La diaspora iranienne, le reflet d’une société déchirée
Une multitude de personnages se succèdent dans le roman, des personnages dont on ne connaît pas toujours le nom, sur lesquels on n’a aucun détail physique. Et pourtant, on s’attache à ces Iraniens, qu’ils soient à Paris, à Los Angeles ou à Perth. Ils nous livrent leur vision du monde qui les entoure, mais aussi de celui qu’ils ont quitté, pour la plupart au moment de la Révolution et de l’exil du Shah, pour échapper aux persécutions.

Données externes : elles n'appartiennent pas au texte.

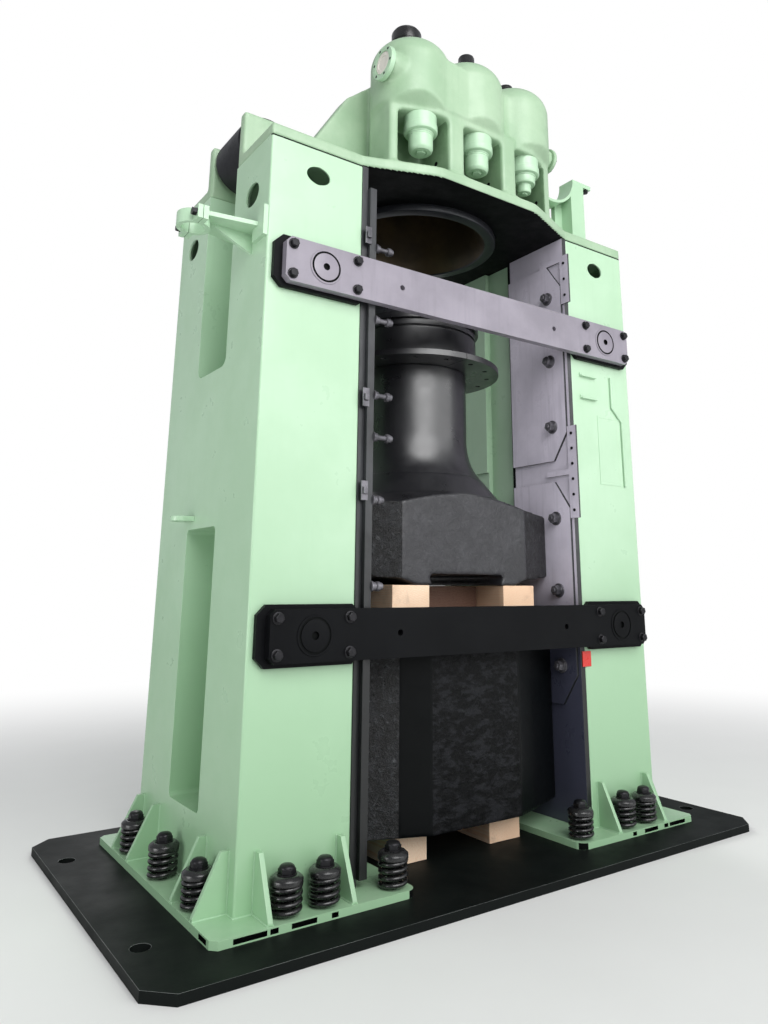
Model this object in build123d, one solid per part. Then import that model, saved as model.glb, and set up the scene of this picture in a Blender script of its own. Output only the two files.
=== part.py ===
from build123d import *
import os
from math import cos, pi, sin

os.makedirs("parts", exist_ok=True)

# Counterblow forging hammer, millimetres.
# X runs across the two columns, Y from the front to the rear, Z up from the floor.
# The origin is the middle of the underside of the base plate.

# Base plate
base_length = 4040
base_width = 2290
base_thickness = 45
base_corner = 113
anchor_hole = 90
anchor_pitch_x = 3810
anchor_pitch_y = 1340

# Columns
column_height = 4000
column_outside = 3014
column_gap = 1784
column_depth = 1430
column_plate = 40
column_edge = 12
column_hole = 116
column_hole_drop = 174
side_hole_front_y = -474
side_hole_rear_y = 480
side_hole_drop = 290
pocket_width = 440
pocket_depth = 320
pocket_corner = 60
upper_pocket_height = 1270
lower_pocket_bottom = 330
lower_pocket_top = 1795

# Foot plates and their gussets
foot_thickness = 36
foot_side = 171
foot_inside = 293
foot_front = 178
foot_corner = 60
foot_slot_height = 22
foot_slot_depth = 30
foot_slots = ((1500, 160), (1235, 130), (1385, 40), (1075, 36))
foot_side_slot = (60, 150)
gusset_thickness = 26
gusset_height = 265
gusset_tip = 42
gusset_run = 165
front_gusset_inner_x = 960
front_gusset_outer_x = 1400
side_gusset_inner_y = 355
side_gusset_outer_y = 630

# Sprung foot bolts
bolt_shank = 56
bolt_clearance = 5
spring_outside = 170
spring_wire = 28
spring_turns = 4.5
spring_steps = 10
spring_height = 176
cap_height = 40
cap_bevel = 14
nut_across = 82
nut_height = 44
nut_flats = 0.62
bolt_above_cap = 30
front_spring_x = (690, 1085, 1288)
side_spring_y = (-490, 0, 490)

# Crown casting with its valve chest
crown_flange = 77
crown_bulge = 178
crown_bulge_half = 420
crown_bulge_round = 260
lobe_pitch = 462
chest_x = -20
lobe_radius = 272
lobe_axis_y = -640
lobe_step = 18
lobe_top = 1048
lobe_dome = 188
lobe_neck = 84
chest_front = 888
chest_valley = 790
chest_waist = 560
chest_back_y = -60
chest_height = 942
chest_round = 70
chest_crest = 60
bay_width = 340
bay_shift = 15
bay_height = 385
bay_back_y = -545
bay_round = 32
post_outer = 706
post_set_back = 22
post_rise = 105
post_taper = 50
skirt_flare = 70
barrel_radius = 620
barrel_height = 860
rib_thickness = 130
rib_foot_x = 1180
rib_foot_lip = 30
rib_knee = (842, 668)
rib_top = (600, 880)
rib_y = -350
inlet_radius = 98
inlet_wall = 22
inlet_flange_radius = 112
inlet_flange = 34
inlet_z = 750
inlet_reach = 760
inlet_y = -760
inlet_port_radius = 45
inlet_passage = 188
outlet_radius = 82
outlet_lip = 14
outlet_cover = 28
outlet_z = 600
outlet_y = -700
outlet_reach = 730
drain_hole = 26
drain_depth = 30

# Valve gear: bonnets below the lobes, caps on top, spools inside
valve_forward = 115
valve_bore = 150
bonnet_radius = 112
bonnet_height = 120
bonnet_step_radius = 82
bonnet_step_height = 130
bonnet_round = 16
bonnet_hex = 62
bonnet_hex_height = 18
running_fit = 0.05
spool_land = 90
spool_waist_radius = 40
spool_length = 360
spool_travel = 60
inlet_cap_radius = 104
inlet_cap_height = 180
cap_set_back = 50
middle_cap_y = -682
cap_boss = 12
inlet_cap_rim = 34
inlet_cap_lip = 8
lobe_cap_radius = 76
lobe_cap_height = 46
lobe_cap_stud = 24
lobe_cap_stud_height = 90
cap_edge = 14

# Main cylinder
liner_bore = 962
liner_wall = 52
liner_rim = 1240
liner_below = 50
liner_lead = 62
liner_lead_height = 110
cylinder_head_radius = 590
cylinder_head_gap = 4
cylinder_head_height = 80
cylinder_head_dome_radius = 370
cylinder_head_dome = 60
head_bolts = 12
head_bolt_circle = 545
head_bolt_across = 60
head_bolt_height = 40

# Piston and gland
piston_clearance = 1
piston_height = 230
piston_ring_height = 26
piston_ring_count = 3
piston_ring_depth = 18
ring_proud = 0.4
ring_gap_width = 6
piston_plate_radius = 340
piston_plate_height = 30
piston_plate_bolts = 6
piston_plate_bolt_circle = 250
piston_plate_bolt = 46
gland_radius = 460
gland_height = 265
gland_flange_radius = 620
gland_flange = 40
gland_split = 3
gland_play = 0.3
gland_groove = 16
gland_groove_drop = 60
gland_bolt_circle = 540
gland_bolts = 16
gland_bolt_hole = 34
gland_packing_width = 30
gland_packing_height = 120

# Upper ram, resting on timbers
trunk_radius = 385
rod_radius = 372
spigot_radius = 300
ram_bottom = 1480
ram_height = 562
ram_front_half = 496
ram_front_y = 603
ram_corner_y = 457
ram_facet_drop = 72
ram_end_drop = 92
ram_flat_half = 400
ram_under_bevel = 34
flare_top = 1000
flare_low = 710
flare_out = 95
flare_mid = 835
flare_mid_out = 23
gland_seat = 1455
die_slot_mouth = 550
die_slot_root = 600
die_slot_depth = 64

# Lower ram
anvil_bottom = 140
anvil_height = 1090
anvil_front_half = 333
anvil_front_y = 670
anvil_facet_half = 512
anvil_facet_y = 602
anvil_corner_y = 463

# Timbers
timber_arris = 4
lower_timber_width = 250
lower_timber_x = 360
lower_timber_length = 970
upper_timber_width = 270
upper_timber_x = 430
upper_timber_setback = 8
plank_thickness = 60
plank_height = 238
plank_y = -300

# Guides on the inner faces of the columns
guide_thickness = 40
guide_width = 567
liner_thickness = 20
wear_length = 1470
wear_joint = 150
wear_top_gap = 190
wear_inset = 20
wear_cut_long = 190
wear_cut_wide = 130
guide_running = 1
guide_bolt_y = 567
guide_bolt_first = 254
guide_bolt_pitch = 486
guide_bolt_count = 3
guide_bolt_head = 48
guide_bolt_height = 30
guide_washer = 76
guide_washer_thickness = 8

# Screwed strips on the front edges of the guides
rail_thickness = 14
rail_width = 80
rail_proud = 60
rail_low = (1930, 2570)
rail_high_length = 372
rail_top_gap = 148
rail_low_arm = 300
rail_high_arm = 332
rail_arm_reach = 230
rail_arm = 40
rail_screw = 20
rail_screw_head = 6
rail_screw_pitch = 100
strip_foot_gap = 40
strip_thickness = 45
strip_width = 48
strip_proud = 28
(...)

Mais parmi tous ces personnages sans identité, on suit l’histoire d’une famille en particulier : une mère et ses deux filles, ainsi que tous les fantômes qui les accompagnent. L’une, Goli, est en Amérique ; l’autre, Lili, est en France. Le père, un général proche du Shah, est mort plusieurs années auparavant, et Ali, le petit frère, est porté disparu après s’être engagé dans la guerre contre l’Irak. Quand Bibijan, la mère, qui n’avait jamais accepté de quitter l’Iran dans l’espoir de voir revenir son fils, se décide enfin à venir aux Etats-Unis, elle découvre le mode de vie de ses filles.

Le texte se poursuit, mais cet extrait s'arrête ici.